Surface Development $3,700,000

Corporate Administrative Expenses $150,000

Total $10,675,000

Alpha suspends trading

Interestingly, Alpha halted trading for one day on Nov. 18, releasing a statement on SGX that included some of the following language (the “Lender” is AIDEA): “The board of directors of Alpha Energy Holdings Limited (the “Company” together with its subsidiaries, the “Group”) had, on 24 May 2019, entered into a loan agreement. The Board wishes to inform that during the past several weeks, the Company has been in negotiations with the Lender and it has, on 14 November 2019, received a notice dated 5 November 2019 from the lender notifying the Group that the Lender has elected to accelerate the Group’s indebtedness owed to the Lender due, inter alia, to the Group’s failure to make payment of approximately US$3.1 million on 1 October 2019, and to declare the entire principal sum of all indebtedness owed to the Lender immediately due and payable.”

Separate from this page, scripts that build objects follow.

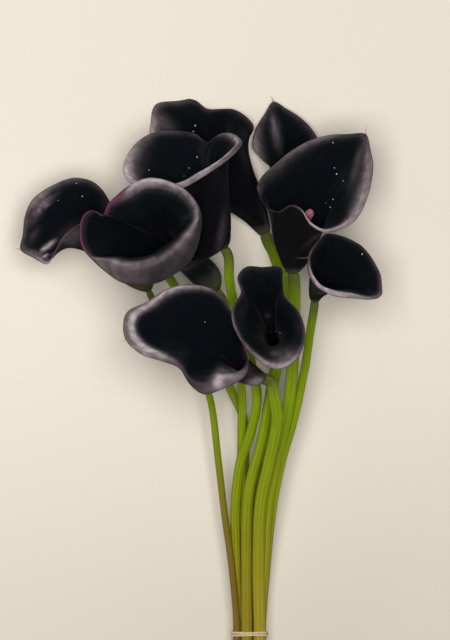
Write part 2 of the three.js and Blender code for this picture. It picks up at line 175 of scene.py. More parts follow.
add_calla(
    "left_front", foot=(11.7, 104, 32), aim=(-0.55, 0.8, 0.1), radius=2.5, tied=(30.2, 14.9),
    cut=(-218, 14), spadix=(-14, 127.5, 76), reach=(0.38, 0.42), bulge=0.04, low=[(2, 2, 0, 1)],
    high=[(-2, -14, 0, -1)], belly=5, seam=7, overlap=(0.05, 0.015), notch=0, fade=0.16, turn=102,
    stem=[
        (19, 88, 32), (23, 72, 33.5), (25.5, 56, 34.5), (26.9, 38, 35), (26.4, 20, 33), (26.7, -24, 27),
        (29.8, -64, 20.5),
    ],
    rim=[
        (3, 149, 104, 55, 3, 168, 2, -1), (0, 158, 101, 65, 2.5, 165, 0, -1),
        (-10, 167, 99, 70, 2.5, 160, 0, -0.5), (-28, 172, 97, 80, 4, 160), (-40, 168, 97, 80, 5, 160),
        (-48, 162, 98, 90, 4.5, 160), (-54, 156, 99, 110, 3, 165), (-57, 149, 102, 90, 0.7, 110),
        (-63, 152, 101, 80, 0.8, 120), (-68, 149, 100, 70, 1, 120), (-70, 142, 100, 60, 1, 120),
        (-69, 131, 103, 50, 1, 110), (-63, 123, 108, 30, 1, 115), (-46, 119, 115, 5, 6, 172, 12, 5),
        (-28, 121, 119, 0, 7, 172, 13, 7), (-12, 130, 117, 0, 7.5, 172, 12, 6.5),
        (-2, 139, 111, 15, 5.5, 170, 6, 2),
    ],
    bloom=[
        (1.5, 0.4, 17, 3), (1.5, 0.4, 17, 5), (2, 0.4, 25, 20), (2, 0.4, 48, 36), (2.5, 1.5, 35, 28),
        (2, 8, 12, 10), (1.5, 7, 8, 5), (1, 1.7, 5), *[(1, 1.1, 3)] * 3, (1, 1.2, 4), (1.2, 1.2, 12, 10),
        (1.3, 0.8, 22, 10), (1.3, 0.8, 8, 3.5), (1.5, 0.6, 14, 3.5), (1.5, 0.5, 18, 3),
    ],
)
add_calla(
    "upper", foot=(15.9, 130, 66), aim=(-0.35, 0.75, 0.35), radius=3, tied=(24.2, 17.9), cut=(-212, 19),
    spadix=(-1.5, 174, 76), reach=(0.3, 0.4), low=[(-14, -37, 3, 1), (7, -1, 0, 1)], high=[(-8, -28, 3, 1)],
    seam=3, outside="start", notch=0.05, fade=0.07, turn=80, blush=0.8,
    gleams=[(221.5, 234, 12, 2.2, 82, 3)],
    drops=[(197, 157, 0.38), (149, 170, 0.32), (189, 168, 0.25), (184, 176, 0.2)],
    stem=[
        (19, 112, 60.5), (21.3, 98, 58), (27.9, 77, 53), (33.9, 53, 49), (35.7, 38, 47), (31.5, 17, 43),
        (26.1, 2, 39), (22.8, -24, 33), (23.2, -58, 22.5),
    ],
    rim=[
        (27, 194, 84, 60, 2.5, 160, 0, -0.9), (22, 198, 80, 80, 1.8, 140, 0, -0.2),
        (15, 198, 76, 90, 1.5, 120), (6, 193, 72, 60, 0.8, 90), (-1, 198, 66, 80, 1.5, 110),
        (-12, 200, 62, 90, 1.5, 110), (-26, 199, 58, 90, 2, 120), (-37, 193, 57, 90, 3, 140),
        (-44, 182, 60, 90, 2.5, 130), (-44, 173, 66, 80, 2.5, 140), (-36, 166, 72, 50, 2.5, 150),
        (-24, 164, 78, 20, 3, 168), (-10, 166, 86, 5, 2.8, 168), (3, 173, 95, 5, 2.8, 168),
        (15, 181, 97, 15, 2.8, 168), (23, 188, 92, 30, 2.8, 168),
    ],
    bloom=[
        (1.4, 0.5, 33, 12), (2, 0.8, 14, 10), (2, 0.8, 8, 6), (1, 1, 3), (1, 1.2, 3), (2, 1, 4),
        (2.5, 0.6, 6), (4, 0.4, 14), (4.5, 0.4, 34, 30), (5, 0.3, 42, 35), (4, 0.3, 30, 25),
        (2, 0.4, 30, 20), (2, 0.4, 35, 20), (1.6, 0.4, 38, 22), (1.5, 0.4, 34, 12), (1.4, 0.4, 32, 6),
    ],
)
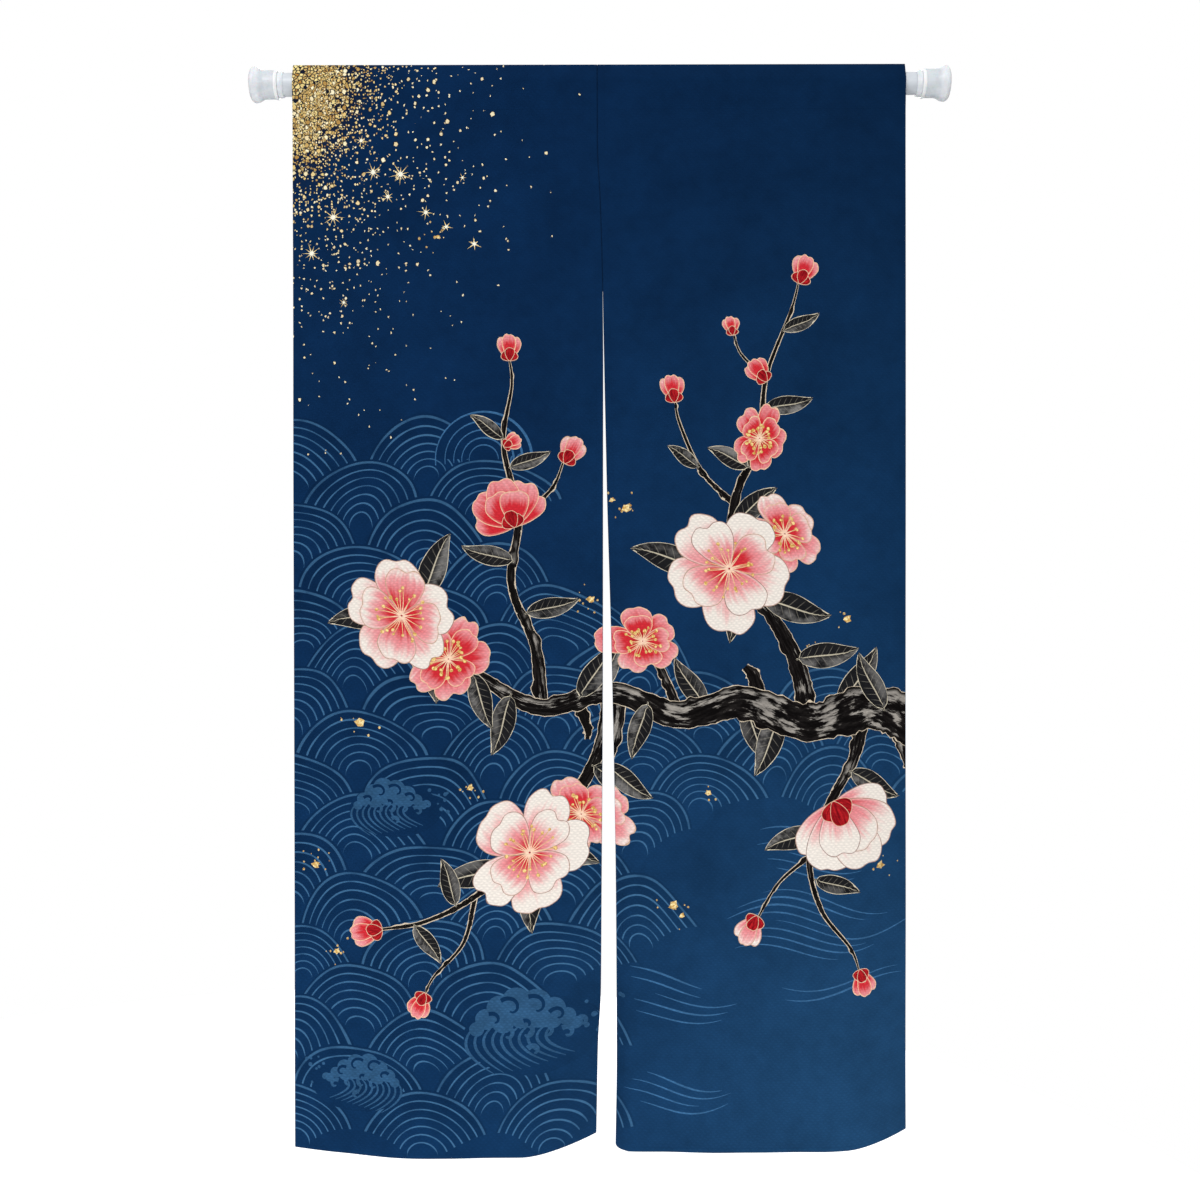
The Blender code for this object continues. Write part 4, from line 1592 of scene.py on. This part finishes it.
def soft_plastic(rod):
    """Slightly cloudy white soft plastic, with fine moulding marks round the axis and a painted
    highlight round each foot's lip.
    """
    bench = Bench(bpy.data.materials.new("cloudy_white_plastic"))
    place = bench.take("ShaderNodeTexCoord", "Object")
    cloud, grain = bench.noise(place, 70.0, 4.0, 0.6), bench.noise(place, 1500.0)
    along = bench.split(place)[0]
    marks = bench.math("SINE", along * (math.tau / MOULD_MARKS))
    from_end = bench.math("PINGPONG", along, ROD_LENGTH / 2)
    coats = [(from_end.ramp(0.003, 0.001) * 0.6, rgb(222, 216, 219))]
    # bands over the plastic: the painted highlight on the lip, and the greyer waist
    for low, high, begins, ends, strength, tint in FOOT_BANDS:
        band = from_end.ramp(low - begins, low) * from_end.ramp(high + ends, high)
        coats.append((band * strength, rgb(*tint)))
    colour = bench.layers(rod.foot_white, *coats)
    return bench.finish(
        Base_Color=bench.shade(colour, cloud.ramp(0.3, 0.7, 0.955, 1.03)),
        Roughness=cloud.ramp(0.3, 0.7, 0.22, 0.32),
        Normal=bench.bump(0.1, 0.0001, marks * 0.12 + grain),
        Subsurface_Weight=0.15,
        Subsurface_Scale=0.004,
    )


# ---------------------------------------------------------------- the studio

WHITE, PALE = (1.0, 1.0, 1.0, 1.0), (0.9, 0.9, 0.9, 1.0)
SKY = (0.14, 0.78)  # how strongly the surroundings shine from below and from above
FLOOR_RADIUS = 1.5
LIGHT_TARGET = (0.49, 0.0, -0.7)
LIGHTS = (
    # name, place, power, size
    ("key", (-0.9, -2.6, 1.5), 46.0, 1.8),
    ("fill", (2.2, -2.2, 0.4), 18.0, 1.8),
    ("rear", (0.5, 2.6, 1.4), 36.0, 1.8),
)


def lay_floor(drop):
    bpy.ops.object.select_all(action="DESELECT")
    bpy.ops.mesh.primitive_circle_add(
        vertices=96, radius=FLOOR_RADIUS, fill_type="NGON", location=(0, 0, -drop)
    )
    floor = bpy.context.object
    floor.name = "floor"
    pale = Bench(bpy.data.materials.new("pale_floor"))
    pale.finish(Base_Color=PALE, Roughness=0.8, Emission_Color=WHITE, Emission_Strength=0.6)
    floor.data.materials.append(pale.owner)


def light_studio(scene):
    """White surroundings that shine mostly from above, and three large soft lights."""
    bench = Bench(bpy.data.worlds.new("studio"), "Background")
    upward = bench.split(bench.take("ShaderNodeTexCoord", "Generated"))[2]
    seen = bench.take("ShaderNodeLightPath", "Is Camera Ray")
    shine = seen.choose(1.0, upward.slope(-1.0, 1.0, *SKY))
    scene.world = bench.finish(Color=WHITE, Strength=shine)
    for name, position, power, size in LIGHTS:
        light = bpy.data.lights.new(name, "AREA")
        light.energy, light.size = power, size
        lamp = bpy.data.objects.new(name, light)
        lamp.location = position
        towards = Vector(LIGHT_TARGET) - lamp.location
        lamp.rotation_euler = towards.to_track_quat("-Z", "Y").to_euler()
        scene.collection.objects.link(lamp)


def seat_camera(scene, stage):
    camera = bpy.data.cameras.new("camera")
    camera.lens = stage.lens
    camera.sensor_width = 36.0
    camera.clip_start, camera.clip_end = 0.05, 50.0
    seat = bpy.data.objects.new("camera", camera)
    seat.location = stage.camera_place
    seat.rotation_euler = (math.radians(90), stage.camera_roll, 0)
    scene.collection.objects.link(seat)
    scene.camera = seat


# ---------------------------------------------------------------- settings


def colour_setting(name, description, *colour):
    return bpy.props.FloatVectorProperty(
        name=name,
        description=description,
        subtype="COLOR",
        size=3,
        min=0.0,
        max=1.0,
        default=rgb(*colour),
    )


class NorenPrintSettings(bpy.types.PropertyGroup):
    petal_ivory: colour_setting("Petal ivory", "Rim of the pale petals", 236, 228, 219)
    petal_pink: colour_setting("Petal pink", "Wash in the middle of a petal", 229, 144, 148)
    petal_red: colour_setting("Petal red", "Deep wash at the base of a petal", 205, 44, 54)
    wave_line: colour_setting("Wave line", "Seigaiha lines on the ground", 68, 114, 154)


class NorenRodSettings(bpy.types.PropertyGroup):
    tube_white: colour_setting("Tube white", "Coating of the two tubes", 213, 219, 226)
    foot_white: colour_setting("Foot white", "Soft plastic of the feet and bushes", 232, 236, 241)


class NorenStageSettings(bpy.types.PropertyGroup):
    camera_place: bpy.props.FloatVectorProperty(
        name="Camera place",
        description="Where the camera stands",
        default=(0.48475, -2.015, -0.7194),
        unit="LENGTH",
        subtype="TRANSLATION",
    )
    camera_roll: bpy.props.FloatProperty(
        name="Camera roll",
        description="How far the camera is turned about its own line of sight",
        default=math.radians(0.13),
        subtype="ANGLE",
    )
    lens: bpy.props.FloatProperty(
        name="Lens", description="Focal length on a 36 mm sensor", default=43.34, unit="CAMERA"
    )
    floor_drop: bpy.props.FloatProperty(
        name="Floor drop", description="Floor below the rod", default=1.66, unit="LENGTH"
    )


# ---------------------------------------------------------------- operators


class NOREN_OT_hang_panels(bpy.types.Operator):
    """Cuts, prints and hems the two cloth panels and hangs them by their pocket on the rod"""

    bl_idname = "noren.hang_panels"
    bl_label = "Hang the panels"

    def execute(self, context):
        dyes, wrong_side = all_dyes(context.scene.noren_print)
        motifs = printed_motifs()
        for side, tubes in (("left", ["tube_outer", "tube_inner"]), ("right", ["tube_inner"])):
            panel = sew_panel(side, motifs, dyes, wrong_side)
            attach(panel, "root")
            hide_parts("panel_" + side)
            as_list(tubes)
        return {"FINISHED"}


class NOREN_OT_finish_rod(bpy.types.Operator):
    """Gives the rod's tubes their white coating, and its feet and bushes their soft plastic"""

    bl_idname = "noren.finish_rod"
    bl_label = "Finish the rod"

    def execute(self, context):
        rod = context.scene.noren_rod
        coating, plastic = coated_steel(rod), soft_plastic(rod)
        tubes = ("tube_outer", "tube_inner")
        for name in (*tubes, "foot_left", "foot_right", "bush_left", "bush_right"):
            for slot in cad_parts[name].material_slots:
                slot.material = coating if name in tubes else plastic
        return {"FINISHED"}


class NOREN_OT_set_stage(bpy.types.Operator):
    """Sets the pale floor, the soft studio light and the camera"""

    bl_idname = "noren.set_stage"
    bl_label = "Set the stage"

    def execute(self, context):
        scene = context.scene
        scene.view_settings.view_transform = "Standard"
        lay_floor(scene.noren_stage.floor_drop)
        light_studio(scene)
        seat_camera(scene, scene.noren_stage)
        return {"FINISHED"}


class NOREN_PT_sidebar(bpy.types.Panel):
    bl_idname = "NOREN_PT_sidebar"
    bl_label = "Noren"
    bl_space_type = "VIEW_3D"
    bl_region_type = "UI"
    bl_category = "Noren"

    def draw(self, context):
        scene = context.scene
        for settings in (scene.noren_print, scene.noren_rod, scene.noren_stage):
            box = self.layout.box()
            for name in settings.__annotations__:
                box.prop(settings, name)
        for operator in OPERATORS:
            self.layout.operator(operator.bl_idname)


OPERATORS = (NOREN_OT_hang_panels, NOREN_OT_finish_rod, NOREN_OT_set_stage)
CLASSES = (NorenPrintSettings, NorenRodSettings, NorenStageSettings, *OPERATORS, NOREN_PT_sidebar)


def register():
    for cls in CLASSES:
        bpy.utils.register_class(cls)
    bpy.types.Scene.noren_print = bpy.props.PointerProperty(type=NorenPrintSettings)
    bpy.types.Scene.noren_rod = bpy.props.PointerProperty(type=NorenRodSettings)
    bpy.types.Scene.noren_stage = bpy.props.PointerProperty(type=NorenStageSettings)


def unregister():
    del bpy.types.Scene.noren_stage
    del bpy.types.Scene.noren_rod
    del bpy.types.Scene.noren_print
    for cls in reversed(CLASSES):
        bpy.utils.unregister_class(cls)


def main():
    register()
    bpy.ops.noren.hang_panels()
    bpy.ops.noren.finish_rod()
    bpy.ops.noren.set_stage()


if __name__ == "__main__":
    main()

Alpha said it is “currently engaging in further negotiations with the Lender which are sensitive in nature and which involves key assets of the Group. In order to avoid any irregular movement in share price and prevent any irregular trading activities that may result from the leakage of any information, the Board has recommended that the trading of the shares of the Company be suspended with immediate effect.”

Alpha’s ‘Group’

In a Nov. 5 press release that was a Mustang project update, Alpha said it together with its subsidiaries, the “Group,” which included Caracol and Mustang operator and minority working interest owner BRPC, had a 90.1% working interest in the Southern Miluveach unit.

Technically, the working interest owners in those five leases encompassing 8,960 acres per the Division of Oil and Gas website are the following, the majority of whom are presumably now part of Alpha’s Group:

Caracol Petroleum LLC 36.2775%

TP North Slope Development LLC (TP stands for Thyssen Petroleum and is an Alaska subsidiary of the Houston-based company) 22.4575%

Mustang Operations Center 1 LLC 20.0%

Brooks Range Petroleum Corp. 10.365%

Nabors Drilling Technologies USA Inc. 6.0786%

AVCG LLC 3.8214%

Mustang Road LLC 1.0%

Rodvik said Dec. 26 it was AIDEA’s understanding that “Caracol owns a 97.5% interest in BRPC.”

Why so soon?

So why did the loan payments begin before Mustang was in production?

First, BRPC had planned to start the field using a permanent 15,000 barrel-per-day production facility, which would be part of the field’s operations center. Following the oil price crash, the company and AIDEA put the project into “warm standby” before coming up with the plan to begin production with a less costly EPF.

The idea was to ramp production up to 6,000 barrels per day and use the revenue to upgrade the production facilities to a larger scale, BRPC said in its Sept. 30 filing of the seventh annual plan of development for the Southern Miluveach unit with the Division of Oil and Gas.

The holdup from anticipated first quarter 2019 startup was in part tied to the EPF being delayed, which in turn impacted some drilling.

The loan payment schedule initially anticipated the earlier production date; hence the current negotiations.

In November, per Alaska Oil and Gas Conservation Commission records, Mustang produced 10,999 barrels of oil, averaging 478 barrels per day for the 23 days it was in production.